The problem. Each line from the one containing "bm.faces.new(rings[-1])" through the one containing "obj.parent = None" must be echoed exactly, endpoints included, and every other line omitted.
--- START OF Available data ---
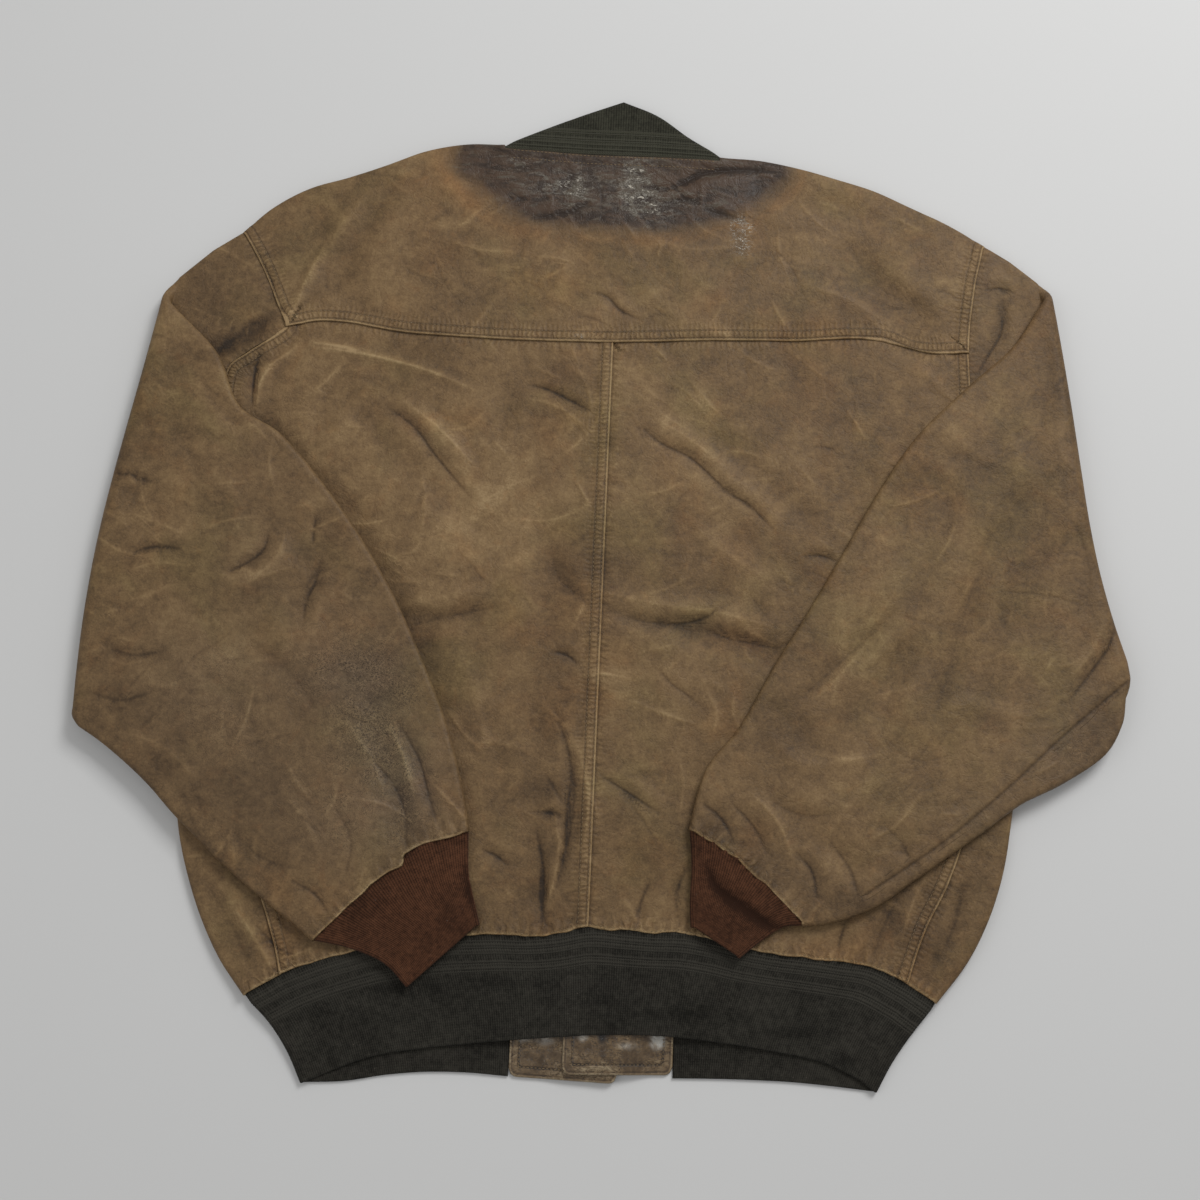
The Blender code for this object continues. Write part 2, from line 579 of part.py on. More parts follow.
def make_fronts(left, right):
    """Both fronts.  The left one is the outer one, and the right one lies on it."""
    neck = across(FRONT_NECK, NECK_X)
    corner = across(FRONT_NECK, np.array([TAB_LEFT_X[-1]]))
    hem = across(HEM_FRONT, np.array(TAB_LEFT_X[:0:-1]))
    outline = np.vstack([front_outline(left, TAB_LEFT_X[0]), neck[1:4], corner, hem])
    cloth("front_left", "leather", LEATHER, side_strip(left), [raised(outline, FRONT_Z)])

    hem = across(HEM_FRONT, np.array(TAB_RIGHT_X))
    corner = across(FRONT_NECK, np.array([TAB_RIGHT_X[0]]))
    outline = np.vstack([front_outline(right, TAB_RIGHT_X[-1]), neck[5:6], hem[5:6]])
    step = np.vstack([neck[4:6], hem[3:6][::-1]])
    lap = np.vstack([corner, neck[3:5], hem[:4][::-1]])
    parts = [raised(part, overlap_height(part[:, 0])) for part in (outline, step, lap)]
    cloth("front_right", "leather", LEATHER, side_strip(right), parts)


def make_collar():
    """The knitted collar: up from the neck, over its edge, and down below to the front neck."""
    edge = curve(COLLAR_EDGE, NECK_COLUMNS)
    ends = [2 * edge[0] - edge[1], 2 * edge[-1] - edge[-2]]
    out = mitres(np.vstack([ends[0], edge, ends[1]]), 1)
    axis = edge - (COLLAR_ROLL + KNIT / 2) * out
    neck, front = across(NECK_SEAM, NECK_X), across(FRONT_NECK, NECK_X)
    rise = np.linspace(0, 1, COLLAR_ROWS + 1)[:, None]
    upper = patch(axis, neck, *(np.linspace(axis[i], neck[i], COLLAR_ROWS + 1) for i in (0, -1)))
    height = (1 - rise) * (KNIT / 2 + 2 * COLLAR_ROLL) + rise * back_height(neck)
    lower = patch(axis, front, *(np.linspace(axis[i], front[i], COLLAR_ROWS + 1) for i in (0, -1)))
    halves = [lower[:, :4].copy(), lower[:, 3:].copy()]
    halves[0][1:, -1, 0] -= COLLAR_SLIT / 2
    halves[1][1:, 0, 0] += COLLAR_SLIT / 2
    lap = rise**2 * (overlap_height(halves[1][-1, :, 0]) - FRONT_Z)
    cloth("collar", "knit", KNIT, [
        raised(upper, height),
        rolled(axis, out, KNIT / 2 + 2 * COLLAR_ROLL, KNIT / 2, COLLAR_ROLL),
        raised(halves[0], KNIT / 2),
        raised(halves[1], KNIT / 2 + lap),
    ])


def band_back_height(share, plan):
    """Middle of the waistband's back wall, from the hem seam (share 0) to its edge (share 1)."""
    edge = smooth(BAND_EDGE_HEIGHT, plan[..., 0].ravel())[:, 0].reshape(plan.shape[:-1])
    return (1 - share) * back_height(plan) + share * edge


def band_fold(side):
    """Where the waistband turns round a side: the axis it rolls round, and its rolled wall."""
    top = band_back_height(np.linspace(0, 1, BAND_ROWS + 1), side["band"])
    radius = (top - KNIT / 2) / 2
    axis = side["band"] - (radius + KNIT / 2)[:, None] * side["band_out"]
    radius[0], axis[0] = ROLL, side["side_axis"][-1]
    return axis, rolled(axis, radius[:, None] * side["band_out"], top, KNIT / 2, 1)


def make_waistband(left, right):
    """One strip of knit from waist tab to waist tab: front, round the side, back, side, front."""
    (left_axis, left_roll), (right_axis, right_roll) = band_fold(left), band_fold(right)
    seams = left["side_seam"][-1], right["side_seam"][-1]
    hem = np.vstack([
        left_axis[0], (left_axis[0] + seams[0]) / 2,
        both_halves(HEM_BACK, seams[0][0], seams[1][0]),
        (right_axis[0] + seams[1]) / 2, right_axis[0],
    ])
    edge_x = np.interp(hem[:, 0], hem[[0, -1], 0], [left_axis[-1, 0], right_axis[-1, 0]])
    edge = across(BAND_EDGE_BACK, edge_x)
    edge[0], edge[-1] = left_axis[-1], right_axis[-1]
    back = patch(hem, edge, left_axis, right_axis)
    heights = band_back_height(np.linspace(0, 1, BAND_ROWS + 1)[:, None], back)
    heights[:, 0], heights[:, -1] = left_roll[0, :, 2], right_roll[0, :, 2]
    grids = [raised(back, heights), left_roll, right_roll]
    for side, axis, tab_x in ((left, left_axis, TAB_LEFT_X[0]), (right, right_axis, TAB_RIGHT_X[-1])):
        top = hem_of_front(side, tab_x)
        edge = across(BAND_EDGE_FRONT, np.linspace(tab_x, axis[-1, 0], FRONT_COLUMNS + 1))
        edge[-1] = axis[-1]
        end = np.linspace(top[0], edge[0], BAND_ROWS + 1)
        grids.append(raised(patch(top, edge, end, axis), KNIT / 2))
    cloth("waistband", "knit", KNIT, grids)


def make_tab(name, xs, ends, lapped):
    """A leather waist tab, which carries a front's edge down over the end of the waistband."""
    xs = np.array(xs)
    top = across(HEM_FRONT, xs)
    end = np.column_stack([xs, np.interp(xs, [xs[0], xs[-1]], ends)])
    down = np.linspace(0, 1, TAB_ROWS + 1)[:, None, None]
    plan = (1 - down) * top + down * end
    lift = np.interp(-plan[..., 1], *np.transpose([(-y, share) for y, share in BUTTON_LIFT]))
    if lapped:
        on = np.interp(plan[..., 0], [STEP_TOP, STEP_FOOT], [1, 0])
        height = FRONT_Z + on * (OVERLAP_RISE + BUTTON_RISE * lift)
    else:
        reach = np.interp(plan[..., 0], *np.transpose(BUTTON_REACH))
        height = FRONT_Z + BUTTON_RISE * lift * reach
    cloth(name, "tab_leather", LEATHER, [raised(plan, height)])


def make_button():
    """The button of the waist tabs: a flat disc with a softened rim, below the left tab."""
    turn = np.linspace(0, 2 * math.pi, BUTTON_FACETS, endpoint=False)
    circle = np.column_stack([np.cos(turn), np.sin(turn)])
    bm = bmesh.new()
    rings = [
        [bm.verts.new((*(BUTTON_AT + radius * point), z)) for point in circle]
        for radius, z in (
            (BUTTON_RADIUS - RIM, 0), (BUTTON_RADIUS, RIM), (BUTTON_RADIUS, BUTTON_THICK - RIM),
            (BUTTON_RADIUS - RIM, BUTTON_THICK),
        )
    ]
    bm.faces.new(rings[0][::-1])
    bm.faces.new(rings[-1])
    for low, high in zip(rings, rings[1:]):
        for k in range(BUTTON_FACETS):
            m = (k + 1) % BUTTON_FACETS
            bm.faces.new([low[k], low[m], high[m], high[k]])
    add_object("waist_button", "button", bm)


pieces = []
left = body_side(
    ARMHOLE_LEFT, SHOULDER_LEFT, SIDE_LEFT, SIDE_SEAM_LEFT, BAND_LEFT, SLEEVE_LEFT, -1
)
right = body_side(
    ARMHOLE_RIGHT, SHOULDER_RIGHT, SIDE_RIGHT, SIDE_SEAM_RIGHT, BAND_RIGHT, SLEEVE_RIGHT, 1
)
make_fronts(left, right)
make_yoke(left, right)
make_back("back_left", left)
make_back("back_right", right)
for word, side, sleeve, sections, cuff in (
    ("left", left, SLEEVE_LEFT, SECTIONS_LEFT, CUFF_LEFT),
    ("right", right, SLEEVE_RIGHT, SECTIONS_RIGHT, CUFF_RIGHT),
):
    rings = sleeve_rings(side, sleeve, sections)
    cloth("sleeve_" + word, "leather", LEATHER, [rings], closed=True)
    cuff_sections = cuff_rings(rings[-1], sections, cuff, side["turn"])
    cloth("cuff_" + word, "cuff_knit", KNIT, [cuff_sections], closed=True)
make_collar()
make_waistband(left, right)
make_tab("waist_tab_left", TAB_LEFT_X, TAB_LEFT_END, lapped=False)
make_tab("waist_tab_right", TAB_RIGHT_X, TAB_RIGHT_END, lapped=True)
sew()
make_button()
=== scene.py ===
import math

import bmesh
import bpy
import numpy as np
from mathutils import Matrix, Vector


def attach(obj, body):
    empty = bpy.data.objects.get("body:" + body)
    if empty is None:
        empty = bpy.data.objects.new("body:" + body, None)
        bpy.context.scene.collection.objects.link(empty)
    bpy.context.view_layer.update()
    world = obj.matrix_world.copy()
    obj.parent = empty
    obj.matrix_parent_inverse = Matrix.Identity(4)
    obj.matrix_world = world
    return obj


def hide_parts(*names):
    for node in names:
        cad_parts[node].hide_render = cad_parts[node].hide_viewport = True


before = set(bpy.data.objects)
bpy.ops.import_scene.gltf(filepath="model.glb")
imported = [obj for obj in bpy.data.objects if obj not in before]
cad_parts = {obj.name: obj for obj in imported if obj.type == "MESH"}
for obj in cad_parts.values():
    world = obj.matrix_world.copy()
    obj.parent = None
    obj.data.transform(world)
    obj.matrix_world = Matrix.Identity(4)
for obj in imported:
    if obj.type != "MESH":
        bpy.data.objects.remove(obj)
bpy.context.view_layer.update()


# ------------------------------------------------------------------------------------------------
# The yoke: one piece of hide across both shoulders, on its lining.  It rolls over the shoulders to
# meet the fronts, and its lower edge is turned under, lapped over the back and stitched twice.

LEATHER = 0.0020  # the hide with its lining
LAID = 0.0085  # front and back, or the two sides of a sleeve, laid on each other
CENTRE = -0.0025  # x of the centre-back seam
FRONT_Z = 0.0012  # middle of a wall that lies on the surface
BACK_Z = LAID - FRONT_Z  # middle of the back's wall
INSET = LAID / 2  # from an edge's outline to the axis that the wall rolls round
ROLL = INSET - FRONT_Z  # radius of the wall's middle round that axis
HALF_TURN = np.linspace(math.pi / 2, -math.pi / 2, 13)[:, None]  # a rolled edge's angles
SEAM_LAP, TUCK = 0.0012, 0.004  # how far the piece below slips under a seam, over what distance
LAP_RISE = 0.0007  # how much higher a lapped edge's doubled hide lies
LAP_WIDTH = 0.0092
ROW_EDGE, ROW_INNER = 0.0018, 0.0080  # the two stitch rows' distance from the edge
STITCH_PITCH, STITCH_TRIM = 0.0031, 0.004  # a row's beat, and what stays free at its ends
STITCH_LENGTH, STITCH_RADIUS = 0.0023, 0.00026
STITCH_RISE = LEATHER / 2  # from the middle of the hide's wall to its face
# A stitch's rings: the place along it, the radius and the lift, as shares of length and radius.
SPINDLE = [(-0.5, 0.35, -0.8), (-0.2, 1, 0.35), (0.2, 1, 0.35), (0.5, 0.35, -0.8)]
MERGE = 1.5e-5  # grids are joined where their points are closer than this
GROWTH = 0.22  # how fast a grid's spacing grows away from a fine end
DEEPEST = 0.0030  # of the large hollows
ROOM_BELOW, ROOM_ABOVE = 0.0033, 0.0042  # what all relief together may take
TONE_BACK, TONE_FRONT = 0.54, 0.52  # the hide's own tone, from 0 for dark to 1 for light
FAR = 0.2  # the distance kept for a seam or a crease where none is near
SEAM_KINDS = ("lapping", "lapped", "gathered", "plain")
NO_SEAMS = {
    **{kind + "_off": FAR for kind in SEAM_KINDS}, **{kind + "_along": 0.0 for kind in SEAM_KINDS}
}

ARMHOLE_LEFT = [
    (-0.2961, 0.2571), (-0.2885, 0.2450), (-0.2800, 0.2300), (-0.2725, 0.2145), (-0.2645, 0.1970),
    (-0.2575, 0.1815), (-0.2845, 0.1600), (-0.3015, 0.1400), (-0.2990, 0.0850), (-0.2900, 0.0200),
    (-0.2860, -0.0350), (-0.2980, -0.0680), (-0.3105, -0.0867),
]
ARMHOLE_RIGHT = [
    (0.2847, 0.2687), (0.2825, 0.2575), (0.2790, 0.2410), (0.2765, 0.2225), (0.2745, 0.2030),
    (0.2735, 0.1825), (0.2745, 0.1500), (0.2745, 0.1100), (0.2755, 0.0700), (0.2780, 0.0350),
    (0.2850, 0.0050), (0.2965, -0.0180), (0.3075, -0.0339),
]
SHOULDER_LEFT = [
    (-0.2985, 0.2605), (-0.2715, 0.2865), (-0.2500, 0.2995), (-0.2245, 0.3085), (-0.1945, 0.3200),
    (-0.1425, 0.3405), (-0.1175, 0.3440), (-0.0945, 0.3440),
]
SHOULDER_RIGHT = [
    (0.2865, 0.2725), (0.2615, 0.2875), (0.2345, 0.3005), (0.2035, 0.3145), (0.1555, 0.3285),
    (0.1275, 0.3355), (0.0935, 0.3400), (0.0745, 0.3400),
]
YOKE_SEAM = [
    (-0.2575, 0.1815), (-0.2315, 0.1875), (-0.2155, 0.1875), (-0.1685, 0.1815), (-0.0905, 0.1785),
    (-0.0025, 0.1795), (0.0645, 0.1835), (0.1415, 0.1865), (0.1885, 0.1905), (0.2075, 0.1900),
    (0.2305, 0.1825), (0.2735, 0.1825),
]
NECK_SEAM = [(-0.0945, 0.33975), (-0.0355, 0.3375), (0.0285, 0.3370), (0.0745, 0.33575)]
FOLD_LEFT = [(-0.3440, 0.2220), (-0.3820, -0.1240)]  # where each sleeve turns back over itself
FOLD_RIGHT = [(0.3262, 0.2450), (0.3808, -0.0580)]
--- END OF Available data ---
Task output.
    bm.faces.new(rings[-1])
    for low, high in zip(rings, rings[1:]):
        for k in range(BUTTON_FACETS):
            m = (k + 1) % BUTTON_FACETS
            bm.faces.new([low[k], low[m], high[m], high[k]])
    add_object("waist_button", "button", bm)


pieces = []
left = body_side(
    ARMHOLE_LEFT, SHOULDER_LEFT, SIDE_LEFT, SIDE_SEAM_LEFT, BAND_LEFT, SLEEVE_LEFT, -1
)
right = body_side(
    ARMHOLE_RIGHT, SHOULDER_RIGHT, SIDE_RIGHT, SIDE_SEAM_RIGHT, BAND_RIGHT, SLEEVE_RIGHT, 1
)
make_fronts(left, right)
make_yoke(left, right)
make_back("back_left", left)
make_back("back_right", right)
for word, side, sleeve, sections, cuff in (
    ("left", left, SLEEVE_LEFT, SECTIONS_LEFT, CUFF_LEFT),
    ("right", right, SLEEVE_RIGHT, SECTIONS_RIGHT, CUFF_RIGHT),
):
    rings = sleeve_rings(side, sleeve, sections)
    cloth("sleeve_" + word, "leather", LEATHER, [rings], closed=True)
    cuff_sections = cuff_rings(rings[-1], sections, cuff, side["turn"])
    cloth("cuff_" + word, "cuff_knit", KNIT, [cuff_sections], closed=True)
make_collar()
make_waistband(left, right)
make_tab("waist_tab_left", TAB_LEFT_X, TAB_LEFT_END, lapped=False)
make_tab("waist_tab_right", TAB_RIGHT_X, TAB_RIGHT_END, lapped=True)
sew()
make_button()
=== scene.py ===
import math

import bmesh
import bpy
import numpy as np
from mathutils import Matrix, Vector


def attach(obj, body):
    empty = bpy.data.objects.get("body:" + body)
    if empty is None:
        empty = bpy.data.objects.new("body:" + body, None)
        bpy.context.scene.collection.objects.link(empty)
    bpy.context.view_layer.update()
    world = obj.matrix_world.copy()
    obj.parent = empty
    obj.matrix_parent_inverse = Matrix.Identity(4)
    obj.matrix_world = world
    return obj


def hide_parts(*names):
    for node in names:
        cad_parts[node].hide_render = cad_parts[node].hide_viewport = True


before = set(bpy.data.objects)
bpy.ops.import_scene.gltf(filepath="model.glb")
imported = [obj for obj in bpy.data.objects if obj not in before]
cad_parts = {obj.name: obj for obj in imported if obj.type == "MESH"}
for obj in cad_parts.values():
    world = obj.matrix_world.copy()
    obj.parent = None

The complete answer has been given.